Wow -- I loved watching your garden from seeds to harvest! I haven't done seeds before, although I would like to. I don't have a good spot in the house to do a "greenhouse" with them. (We don't have the best natural light in our house -- at all.)

Rach said...

Okay, YOU are my inspiration! Of course, I don't think your summers get *quite* as icky as ours...;o)

Anonymous said...

You've got me so excited to plan my garden for this year! This will be my 3rd annual garden planting. :) Thanks for the inspiring post!

Amber Star said...

These are pictures from last year's garden, right? Or you live below the equater....aie. I have just put in some onion sets and bought seeds for the garden and greenhouse. I was so freaked out that I was way behind, but know I'm on track...but I do need to get the tomato seeds started like today! Enjoyed your garden a lot. I put in an herb garden next to our driveway. There was a very nice place after the contractors put in the new drive so it became an herb garden and flower garden and some mixed.

Amber Star said...

equator...oh my...can't type today.

Kim @ Forever Wherever said...

I need to order some seeds! We've been wanting to start a garden...again. (We haven't had the best luck in the past!)
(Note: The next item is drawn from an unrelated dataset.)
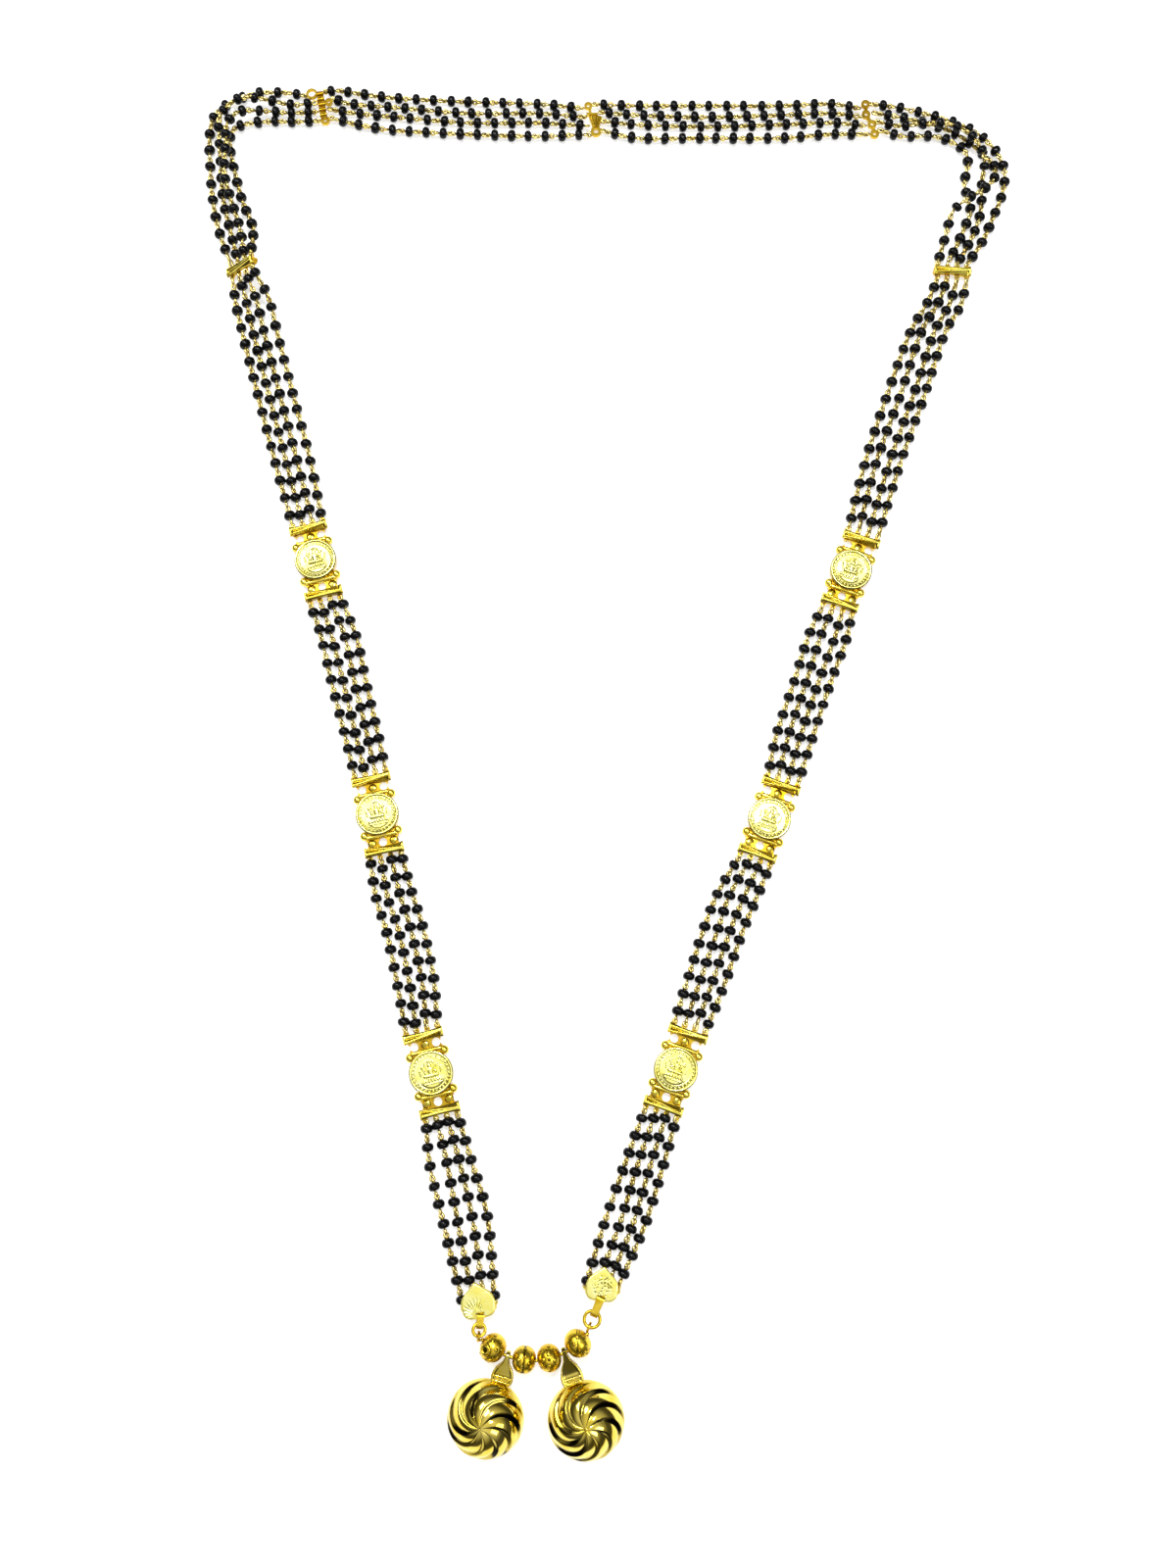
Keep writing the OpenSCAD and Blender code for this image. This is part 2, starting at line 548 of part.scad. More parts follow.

Love your iguana. We have one and she's a sweetheart!


Prudent Homemaker said...

Last year, I grew cucumbers like you grew your green beans.

Why don't you grow something in front of that red fence? You could put stakes and a trellis in front of it and grow more beans (or peas, or cucumbers), or you could grow climbing roses on it, or clematis, or another flowering vine.

Or, you could plant a hedge in front of it.

We have cinderblock walls with this around our garden; I have espaliered apples, pears, and grapes on my trellis, and roses on another. Eventually they will be covered with green all summer and fall.

Kelly said...

Is there an advantage to growing your greens in containers? I always struggle with greens, but I think that might do with living in a super hot, super humid area.